Navarro's family joined her attorneys Monday at a news conference in Coral Gables announcing the lawsuit.
"Something as similar as calling 911, or better yet, walking across the street where there was a hospital could have been done," Franco's granddaughter, Erika Navarro, said.
According to the lawsuit, the facility failed to secure "reliable and effective air-conditioning systems to operate in the event of an inevitable and foreseeable power outage," leaving the elderly residents to suffer for days "in extreme heat and deplorable conditions."
Navarro's mother, Cecilia Franco, 90, remains hospitalized.
"According to what I saw, there was no calls saying that there was any patients in distress," the Franco's son, Pedro Franco, said. "So I don't know what happened after that.

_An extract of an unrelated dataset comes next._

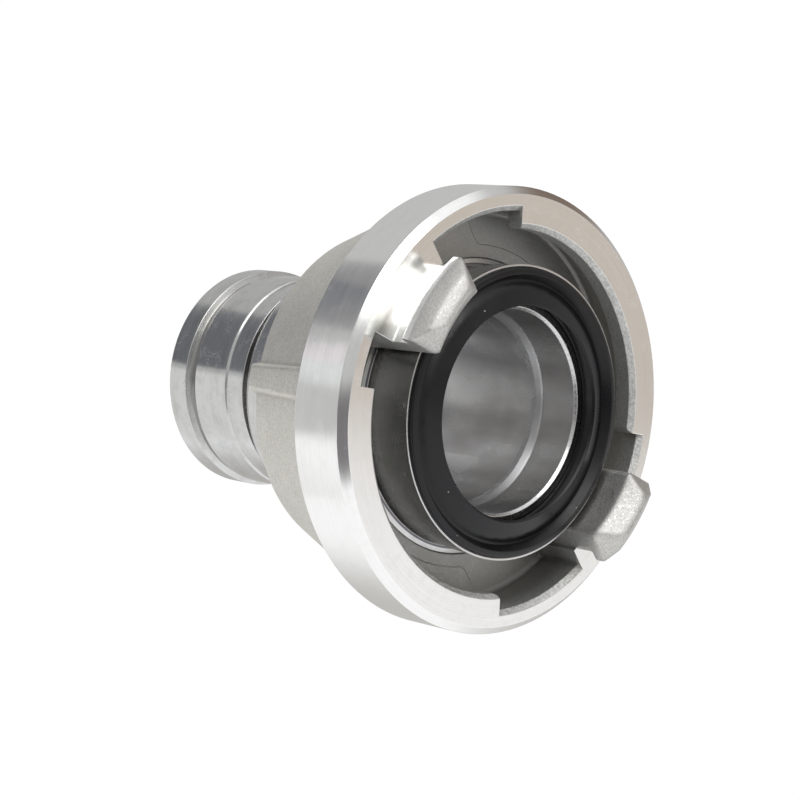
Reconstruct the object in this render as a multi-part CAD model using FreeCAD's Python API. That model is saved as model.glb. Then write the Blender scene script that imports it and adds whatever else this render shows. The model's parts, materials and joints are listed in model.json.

But what I saw, none of those calls stated that there was an emergency."
The Agency for Health Care Administration has suspended the license of the facility.
According to the suspension order, residents at the facility had body temperatures of more than 100 degrees when they arrived at Memorial Regional Hospital, across the street from the nursing home.
Justin Senior, secretary for the state agency, wrote in the order that the facility also made many "late entries" into patients' medical records, claiming that the entries were made "under dubious circumstances" hours after a nurse visited the patients.
Nursing home administrator Jorge Carballo blamed the incident on "a prolonged power failure to the transformer which powered the facility's air-conditioning system as a result of the hurricane."
The lawsuit is the fourth brought against the nursing home.